A defining mid-century novel of Western seekership and one of the earliest mainstream American fictions to take Indian spiritual practice seriously rather than as exotic backdrop. The 1946 Tyrone Power film and 1984 Bill Murray remake kept it in popular circulation. Maugham was at the height of his commercial powers; literary reception has always treated him as a craftsman rather than an artist, and Edmund Wilson's hostile reviews of his major work set a tone that has only partly been reversed. The Indian sections, drawn from Maugham's 1938 visit to Sri Ramana Maharshi at Tiruvannamalai, have been credited and contested as accurate or romanticised in roughly equal measure.

Frequently asked

What is The Razor's Edge about?

It follows Larry Darrell, a young American pilot traumatised by a comrade's death in the First World War, who abandons his fiancée and career to spend years wandering through Paris, the Rhineland, and an Indian ashram in search of transcendent meaning. Narrated by a fictionalised W. Somerset Maugham, the novel traces Larry's decade-long spiritual journey against a backdrop of conventional Chicago society.
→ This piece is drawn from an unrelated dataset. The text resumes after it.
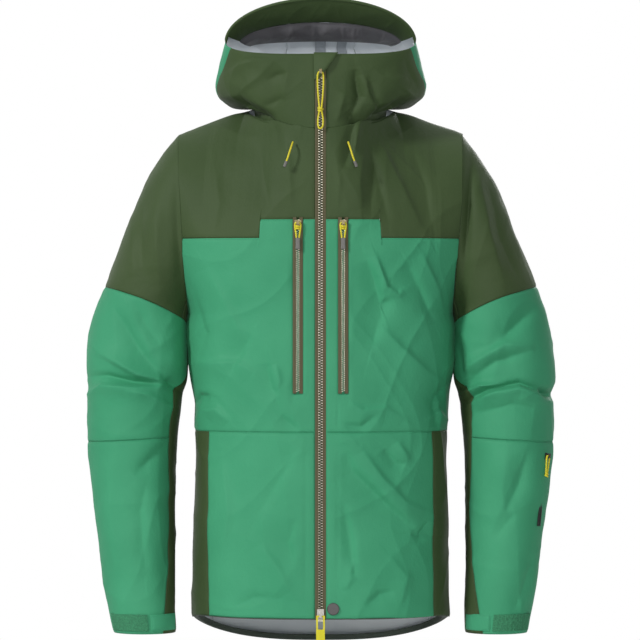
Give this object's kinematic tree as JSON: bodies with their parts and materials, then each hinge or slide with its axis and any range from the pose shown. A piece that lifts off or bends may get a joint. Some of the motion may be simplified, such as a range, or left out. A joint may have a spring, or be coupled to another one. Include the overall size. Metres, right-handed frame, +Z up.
{
  "type": "hardshell jacket",
  "caption": "Hooded waterproof shell jacket with front zip, chest pocket zips, sleeve pocket, strap cuffs and dropped back hem.",
  "frame": {"origin": "inside of the hang loop at the back of the neck, where the peg bears", "axes": "+Z up, front towards -Y, the wearer's left towards +X"},
  "size_m": [0.6658, 0.2838, 0.917],
  "materials": {
    "emerald_cloth": "three-layer laminate, matt woven face",
    "olive_cloth": "three-layer laminate, matt woven face",
    "grey_facing": "thin brushed tricot",
    "hem_facing_cloth": "thin woven facing",
    "pale_lining": "laminate's pale inner face",
    "zip_tape": "coated woven zip tape",
    "zip_teeth": "moulded teeth with a metallic sheen",
    "slider_metal": "die-cast, satin plated",
    "yellow_cord": "braided polyester cord and webbing",
    "grey_grip": "moulded soft plastic",
    "black_zip": "coated zip tape and coil",
    "hook_loop": "hook and loop tape",
    "snap_metal": "enamelled snap cap"
  },
  "bodies": {
    "jacket": {"front_panel_left": "emerald_cloth", "front_panel_right": "emerald_cloth", "chest_panel_left": "emerald_cloth", "chest_panel_right": "emerald_cloth", "side_panel_left": "olive_cloth", "side_panel_right": "olive_cloth", "front_yoke_left": "olive_cloth", "front_yoke_right": "olive_cloth", "upper_sleeve_left": "olive_cloth", "upper_sleeve_right": "olive_cloth", "mid_sleeve_left": "emerald_cloth", "mid_sleeve_right": "emerald_cloth", "forearm_left": "emerald_cloth", "forearm_right": "emerald_cloth", "under_sleeve_left": "olive_cloth", "under_sleeve_right": "olive_cloth", "collar_left": "olive_cloth", "collar_right": "olive_cloth", "main_zip_teeth_left": "zip_teeth", "main_zip_teeth_right": "zip_teeth", "back_panel": "emerald_cloth", "back_yoke": "olive_cloth", "collar_back": "olive_cloth", "neck_lining": "pale_lining", "hem_facing": "hem_facing_cloth", "wind_flap": "grey_facing", "main_zip_tapes": "zip_tape", "zip_bottom_stop": "zip_teeth", "chest_zip_tapes": "zip_tape", "chest_zip_teeth": "zip_teeth", "chest_pocket_bags": "grey_facing", "sleeve_zip": "black_zip", "cuff_loop_patches": "hook_loop", "zip_garage": "olive_cloth", "snap_cap": "snap_metal", "hang_loop": "olive_cloth", "hood_cord_left": "yellow_cord", "hood_cord_right": "yellow_cord", "hood_cord_tips": "grey_grip"},
    "hood": {"hood_side_panel_left": "emerald_cloth", "hood_side_panel_right": "emerald_cloth", "hood_centre_panel": "olive_cloth", "hood_brim": "olive_cloth", "hood_facing": "grey_facing"},
    "main_slider": {"main_slider": "slider_metal"},
    "main_pull": {"main_pull_cord": "yellow_cord", "main_pull_knot": "yellow_cord"},
    "bottom_slider": {"bottom_slider": "slider_metal"},
    "bottom_pull": {"bottom_pull_tab": "yellow_cord"},
    "chest_slider_left": {"chest_slider_left": "slider_metal"},
    "chest_slider_right": {"chest_slider_right": "slider_metal"},
    "chest_pull_left": {"chest_pull_cord_left": "yellow_cord", "chest_pull_grip_left": "grey_grip"},
    "chest_pull_right": {"chest_pull_cord_right": "yellow_cord", "chest_pull_grip_right": "grey_grip"},
    "sleeve_slider": {"sleeve_slider": "slider_metal"},
    "sleeve_pull": {"sleeve_pull_cord": "yellow_cord"},
    "cuff_tab_left": {"cuff_tab_left": "hook_loop"},
    "cuff_tab_right": {"cuff_tab_right": "hook_loop"}
  },
  "joints": [
    {"name": "main_zip", "type": "slide", "parent": "jacket", "child": "main_slider", "axis": [0, -0.038, -0.9993], "range_m": [0, 0.5]},
    {"name": "main_pull_swing", "type": "hinge", "parent": "main_slider", "child": "main_pull", "pos_m": [0, -0.19276, 0.01829], "axis": [-1, 0, 0], "range_deg": [0, 100]},
    {"name": "bottom_zip", "type": "slide", "parent": "jacket", "child": "bottom_slider", "axis": [0, 0.038, 0.9993], "range_m": [0, 0.16]},
    {"name": "bottom_pull_swing", "type": "hinge", "parent": "bottom_slider", "child": "bottom_pull", "pos_m": [0, -0.22097, -0.73714], "axis": [-1, 0, 0], "range_deg": [0, 100]},
    {"name": "chest_zip_left", "type": "slide", "parent": "jacket", "child": "chest_slider_left", "axis": [0, -0.038, -0.9993], "range_m": [0, 0.22]},
    {"name": "chest_zip_right", "type": "slide", "parent": "jacket", "child": "chest_slider_right", "axis": [0, -0.038, -0.9993], "range_m": [0, 0.22]},
    {"name": "chest_pull_left_swing", "type": "hinge", "parent": "chest_slider_left", "child": "chest_pull_left", "pos_m": [0.0315, -0.20075, -0.19171], "axis": [-1, 0, 0], "range_deg": [0, 100]},
    {"name": "chest_pull_right_swing", "type": "hinge", "parent": "chest_slider_right", "child": "chest_pull_right", "pos_m": [-0.0315, -0.20075, -0.19171], "axis": [-1, 0, 0], "range_deg": [0, 100]},
    {"name": "sleeve_zip_run", "type": "slide", "parent": "jacket", "child": "sleeve_slider", "axis": [-0.0974, -0.0516, -0.9939], "range_m": [0, 0.09]},
    {"name": "sleeve_pull_swing", "type": "hinge", "parent": "sleeve_slider", "child": "sleeve_pull", "pos_m": [0.32114, -0.12347, -0.51866], "axis": [-0.5585, -0.8237, 0.0975], "range_deg": [0, 100]},
    {"name": "cuff_tab_left_peel", "type": "hinge", "parent": "jacket", "child": "cuff_tab_left", "pos_m": [0.20619, -0.11561, -0.7405], "axis": [-0.0242, -0.0636, -0.9977], "range_deg": [0, 60]},
    {"name": "cuff_tab_right_peel", "type": "hinge", "parent": "jacket", "child": "cuff_tab_right", "pos_m": [-0.20619, -0.11561, -0.7405], "axis": [-0.0242, 0.0636, 0.9977], "range_deg": [0, 60]},
    {"name": "hood_tip_back", "type": "hinge", "parent": "jacket", "child": "hood", "pos_m": [0, 0.047, 0.0105], "axis": [-1, 0, 0], "range_deg": [0, 30]}
  ]
}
What does the title The Razor's Edge mean?

The title comes from a verse in the Katha Upanishad (VI.14): "The sharp edge of a razor is difficult to pass over; thus the wise say the path to salvation is hard." Maugham uses it as the book's epigraph to signal that Larry's spiritual search is genuinely difficult — not a romantic adventure but a demanding and uncertain path.

What is the connection to Ramana Maharshi?

Maugham visited Sri Ramana Maharshi at Tiruvannamalai in 1938, six years before the novel was published. The Indian chapters draw on Advaita Vedanta and the Upanishads, and Maugham's portrait of a Hindu sage is widely understood to be based, at least in part, on Ramana Maharshi. Scholars have debated whether the depiction is accurate or romanticised.